Your task is to extract every line from the material below exactly.

- [INFORMATION SUPPLIED]
'''

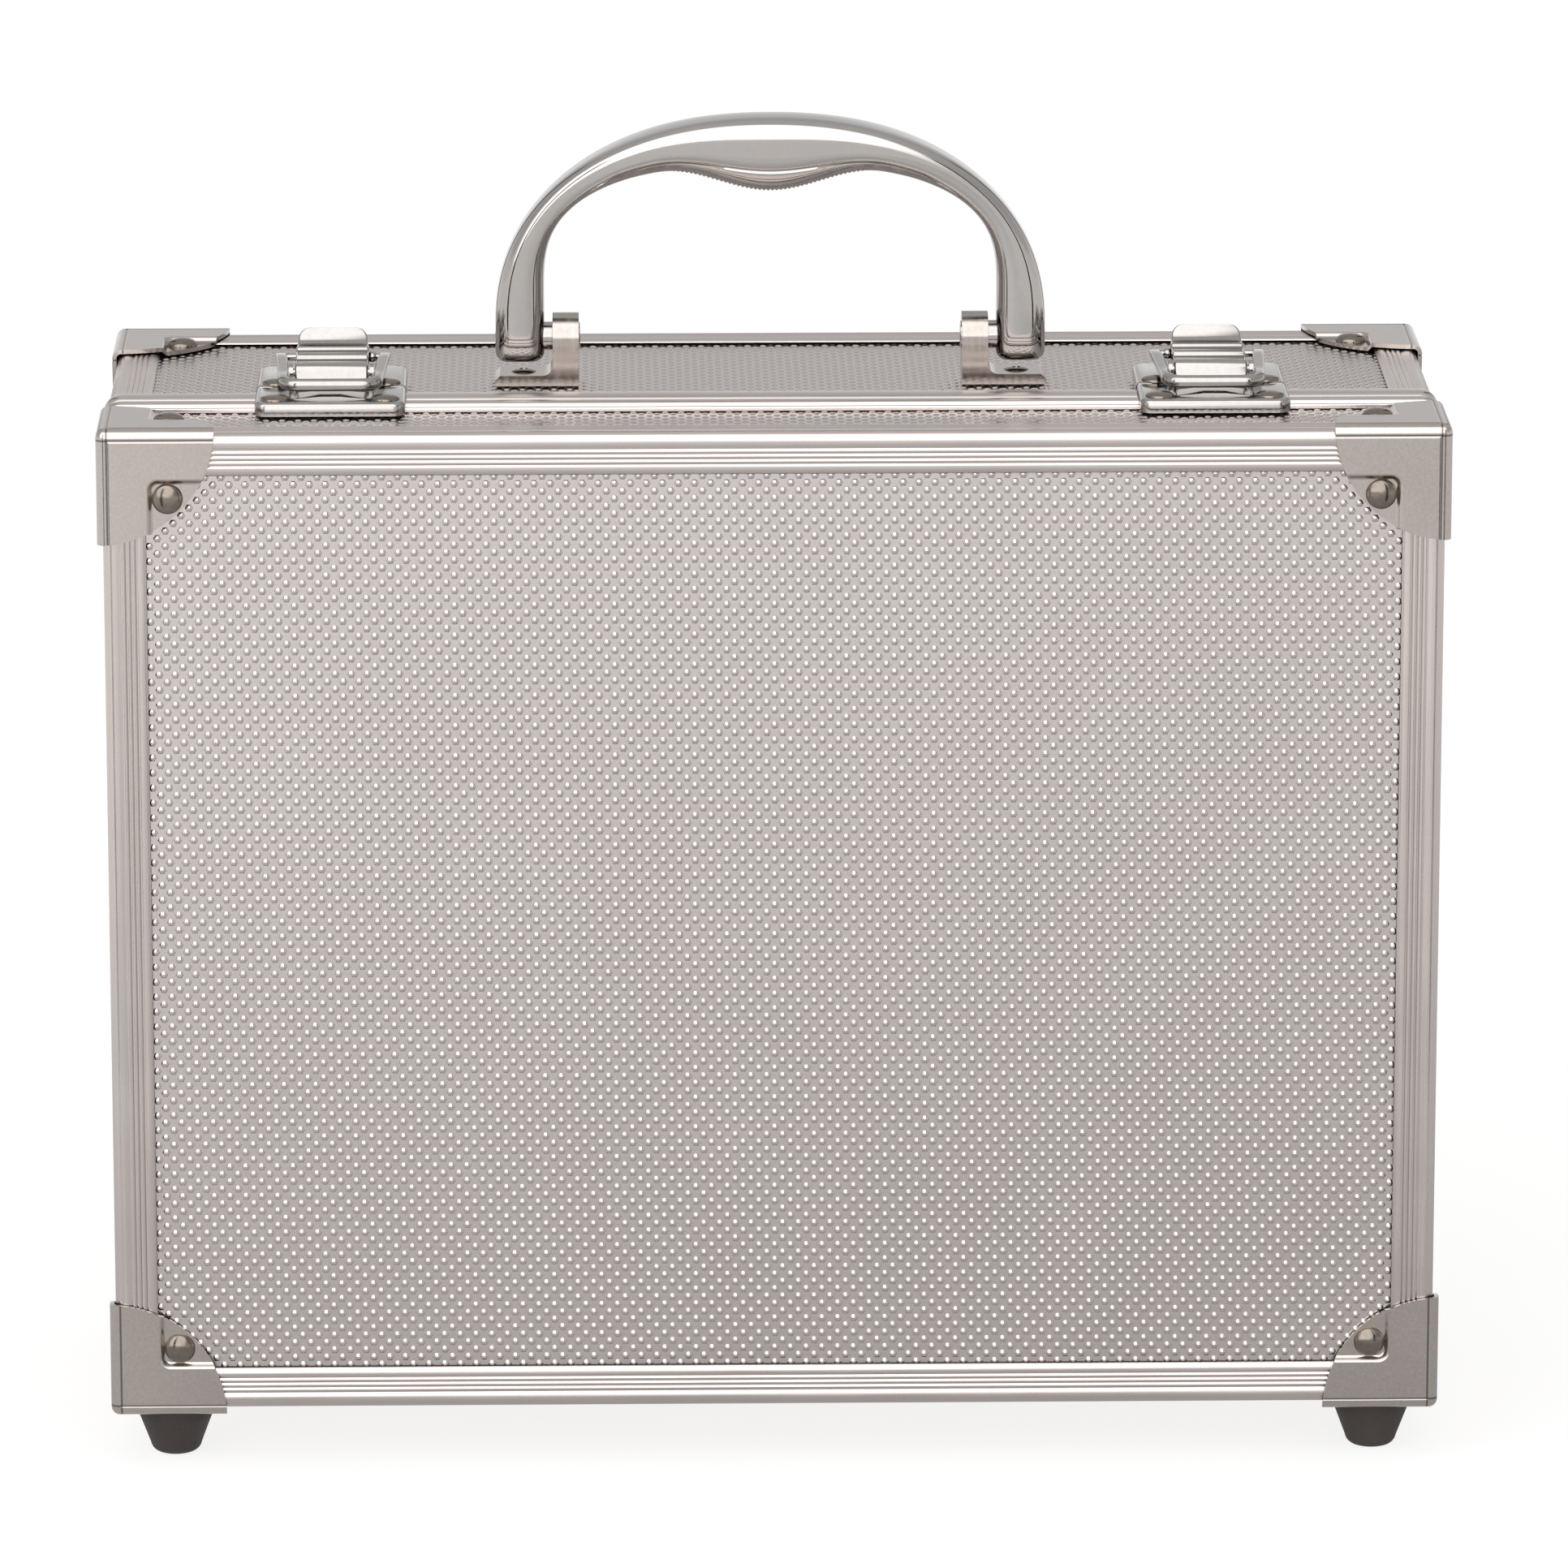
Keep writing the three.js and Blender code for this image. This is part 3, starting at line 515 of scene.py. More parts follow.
def make_boards():
    """The ten boards, each with its dots where the frame and the protectors leave it open."""
    corner_x = SIDE + PROTECTOR_STEP
    corner_z = HALF_HEIGHT + PROTECTOR_STEP
    corner_heights = (MIDDLE - corner_z, MIDDLE + corner_z)
    open_x = (FRAME_ARM - SIDE, SIDE - FRAME_ARM)
    open_z = (BOTTOM + FRAME_ARM, TOP - FRAME_ARM)
    for half, sign in HALVES:
        face = REAR if sign > 0 else FRONT
        corner_y = face + sign * PROTECTOR_STEP
        closure = box(f"{half}_closure_rail")
        open_y = sorted((closure[1 if sign > 0 else 0][1], face - sign * FRAME_ARM))
        for name, normal, u_axis in (("top", Z, X), ("bottom", -Z, -X)):
            corners = [(s * corner_x, corner_y) for s in (-1, 1)]
            opening = tuple(zip(open_x, open_y))
            dimpled_board(f"{half}_{name}_panel", half, normal, u_axis, Y, opening, corners)
        for name, normal, u_axis in (("left", -X, -Y), ("right", X, Y)):
            corners = [(u_axis[1] * corner_y, h) for h in corner_heights]
            opening = tuple(zip(sorted(y * u_axis[1] for y in open_y), open_z))
            dimpled_board(f"{half}_{name}_panel", half, normal, u_axis, Z, opening, corners)
        board = "base_back_panel" if sign > 0 else "lid_front_panel"
        corners = [(s * corner_x, h) for s in (-1, 1) for h in corner_heights]
        dimpled_board(board, half, sign * Y, -sign * X, Z, tuple(zip(open_x, open_z)), corners)


# ---- frame rails and posts -------------------------------------------------------------------

RAIL_ROUND = 2.0
RAIL_THICK = 0.68
GROOVE_FIRST = 3.55  # from the rail's corner
GROOVE_PITCH = 1.08
GROOVE_COUNT = 4
RIB_RADIUS = 0.72
RIB_SHARES = (-0.5, -0.42, -0.3, -0.15, 0, 0.15, 0.3, 0.42)  # points across a rib, in pitches
RAIL_EDGE = ((2.35, 0.012), (2.6, 0.04), (2.9, 0.09), (3.15, 0.15), (3.35, 0.22))  # beside the corner
RAIL_LIP = ((7.9, 0.03), (8.3, 0.12), (8.6, 0.25), (8.85, 0.42), (9, 0.6))
RAIL_FILLET = 1.2
RAIL_SHY = 0.4  # an end that a protector hides stops this far inside it


def arm_profile():
    """One arm of the angle section from its round corner to its lip: (distance, depth) pairs."""
    ribs = []
    for rib in range(GROOVE_COUNT):
        crest = GROOVE_FIRST + (rib + 0.5) * GROOVE_PITCH
        last = rib == GROOVE_COUNT - 1
        for off in (share * GROOVE_PITCH for share in RIB_SHARES if share <= 0 or not last):
            ribs.append((crest + off, RIB_RADIUS - math.sqrt(RIB_RADIUS**2 - off**2)))
    return [*RAIL_EDGE, *ribs, *RAIL_LIP, (FRAME_ARM, RAIL_THICK)]


def angle_section():
    arm = arm_profile()
    corner = arc((RAIL_ROUND, RAIL_ROUND), RAIL_ROUND, 270, 180, 8)
    inner = RAIL_THICK + RAIL_FILLET
    fillet = arc((inner, inner), RAIL_FILLET, 180, 270, 4)
    return [*arm[::-1], *corner, *[(d, s) for s, d in arm], *fillet]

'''

- [EXPECTED ANSWER]
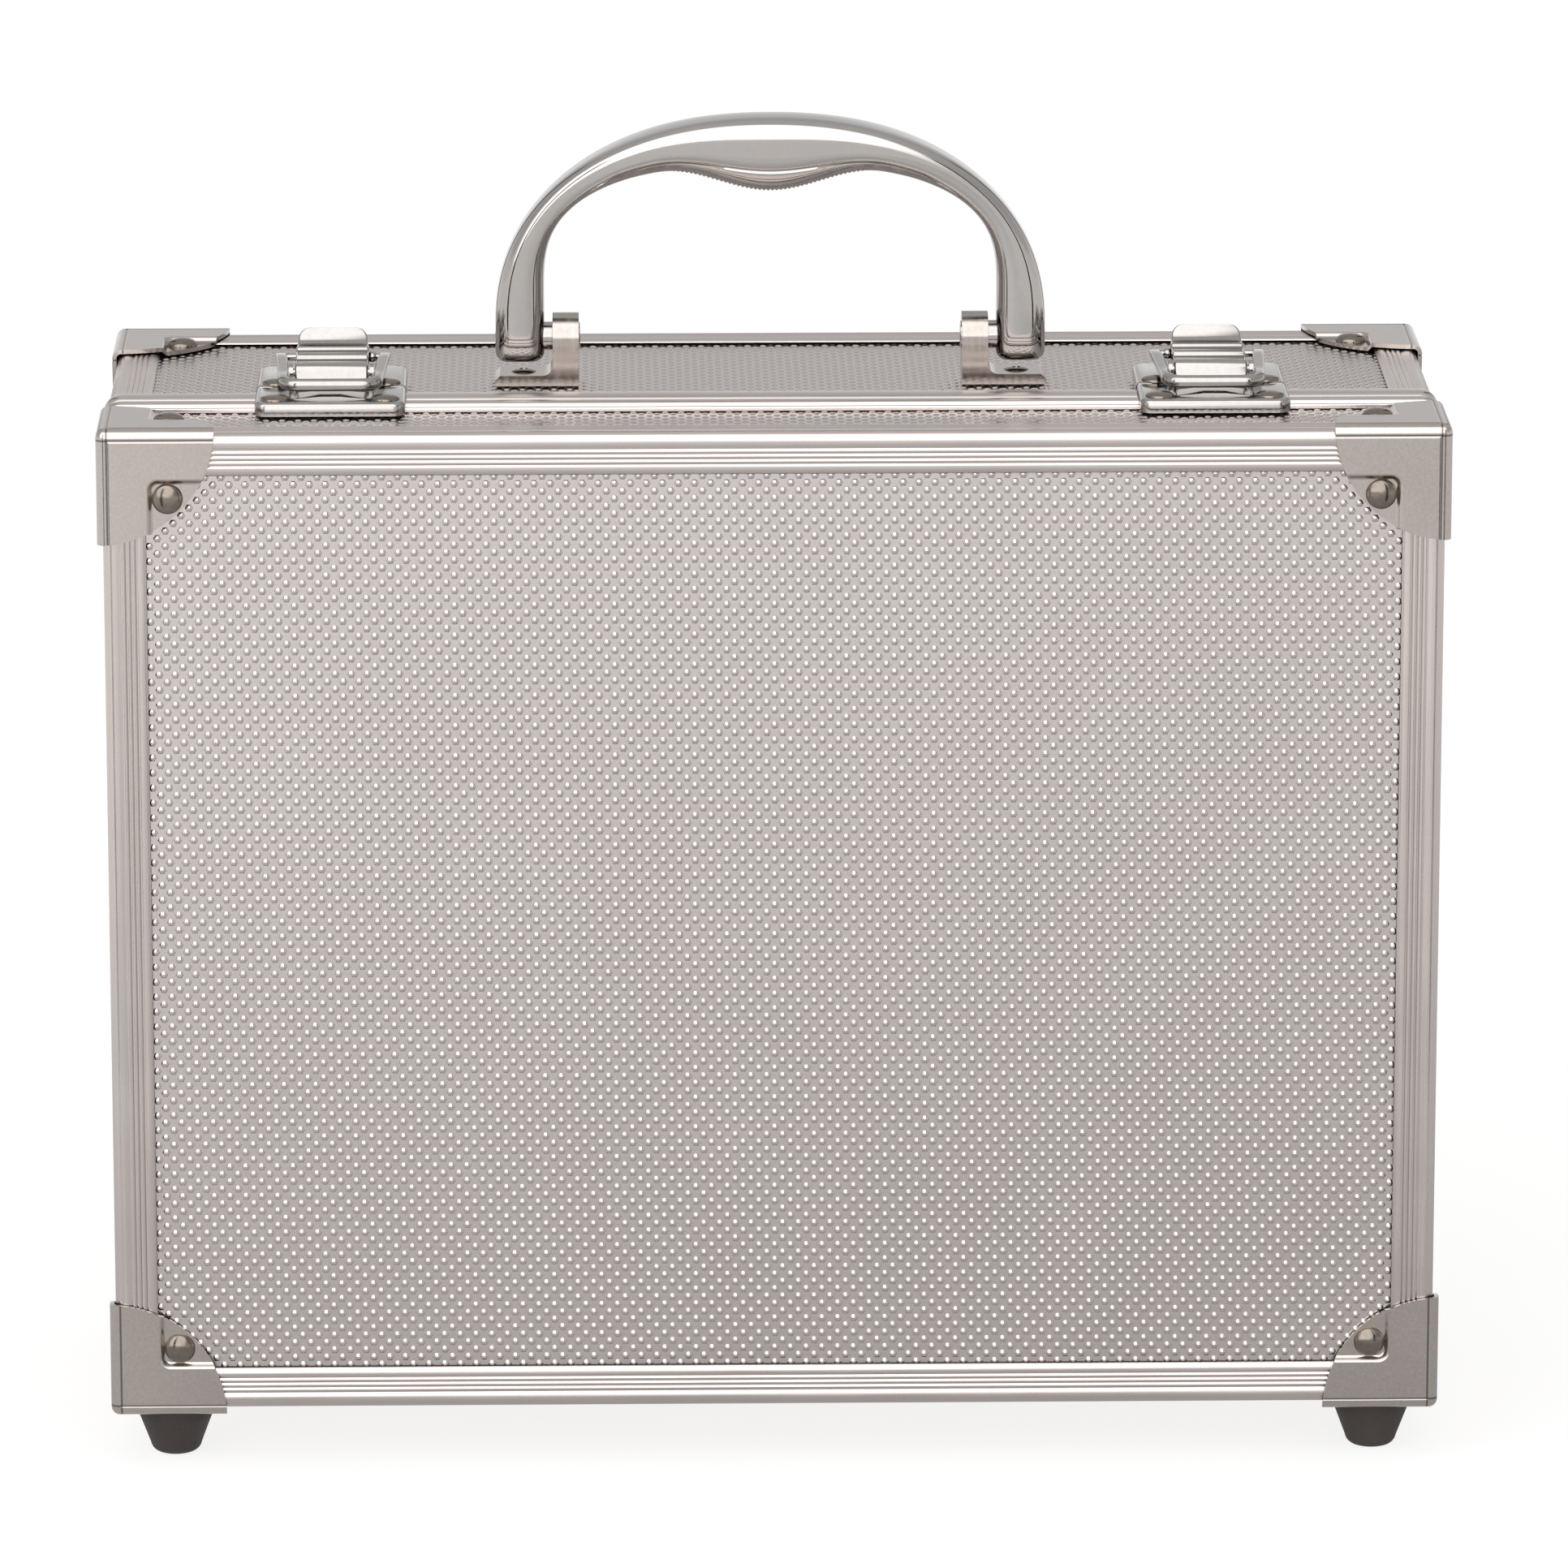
Keep writing the three.js and Blender code for this image. This is part 3, starting at line 515 of scene.py. More parts follow.
def make_boards():
    """The ten boards, each with its dots where the frame and the protectors leave it open."""
    corner_x = SIDE + PROTECTOR_STEP
    corner_z = HALF_HEIGHT + PROTECTOR_STEP
    corner_heights = (MIDDLE - corner_z, MIDDLE + corner_z)
    open_x = (FRAME_ARM - SIDE, SIDE - FRAME_ARM)
    open_z = (BOTTOM + FRAME_ARM, TOP - FRAME_ARM)
    for half, sign in HALVES:
        face = REAR if sign > 0 else FRONT
        corner_y = face + sign * PROTECTOR_STEP
        closure = box(f"{half}_closure_rail")
        open_y = sorted((closure[1 if sign > 0 else 0][1], face - sign * FRAME_ARM))
        for name, normal, u_axis in (("top", Z, X), ("bottom", -Z, -X)):
            corners = [(s * corner_x, corner_y) for s in (-1, 1)]
            opening = tuple(zip(open_x, open_y))
            dimpled_board(f"{half}_{name}_panel", half, normal, u_axis, Y, opening, corners)
        for name, normal, u_axis in (("left", -X, -Y), ("right", X, Y)):
            corners = [(u_axis[1] * corner_y, h) for h in corner_heights]
            opening = tuple(zip(sorted(y * u_axis[1] for y in open_y), open_z))
            dimpled_board(f"{half}_{name}_panel", half, normal, u_axis, Z, opening, corners)
        board = "base_back_panel" if sign > 0 else "lid_front_panel"
        corners = [(s * corner_x, h) for s in (-1, 1) for h in corner_heights]
        dimpled_board(board, half, sign * Y, -sign * X, Z, tuple(zip(open_x, open_z)), corners)


# ---- frame rails and posts -------------------------------------------------------------------

RAIL_ROUND = 2.0
RAIL_THICK = 0.68
GROOVE_FIRST = 3.55  # from the rail's corner
GROOVE_PITCH = 1.08
GROOVE_COUNT = 4
RIB_RADIUS = 0.72
RIB_SHARES = (-0.5, -0.42, -0.3, -0.15, 0, 0.15, 0.3, 0.42)  # points across a rib, in pitches
RAIL_EDGE = ((2.35, 0.012), (2.6, 0.04), (2.9, 0.09), (3.15, 0.15), (3.35, 0.22))  # beside the corner
RAIL_LIP = ((7.9, 0.03), (8.3, 0.12), (8.6, 0.25), (8.85, 0.42), (9, 0.6))
RAIL_FILLET = 1.2
RAIL_SHY = 0.4  # an end that a protector hides stops this far inside it


def arm_profile():
    """One arm of the angle section from its round corner to its lip: (distance, depth) pairs."""
    ribs = []
    for rib in range(GROOVE_COUNT):
        crest = GROOVE_FIRST + (rib + 0.5) * GROOVE_PITCH
        last = rib == GROOVE_COUNT - 1
        for off in (share * GROOVE_PITCH for share in RIB_SHARES if share <= 0 or not last):
            ribs.append((crest + off, RIB_RADIUS - math.sqrt(RIB_RADIUS**2 - off**2)))
    return [*RAIL_EDGE, *ribs, *RAIL_LIP, (FRAME_ARM, RAIL_THICK)]


def angle_section():
    arm = arm_profile()
    corner = arc((RAIL_ROUND, RAIL_ROUND), RAIL_ROUND, 270, 180, 8)
    inner = RAIL_THICK + RAIL_FILLET
    fillet = arc((inner, inner), RAIL_FILLET, 180, 270, 4)
    return [*arm[::-1], *corner, *[(d, s) for s, d in arm], *fillet]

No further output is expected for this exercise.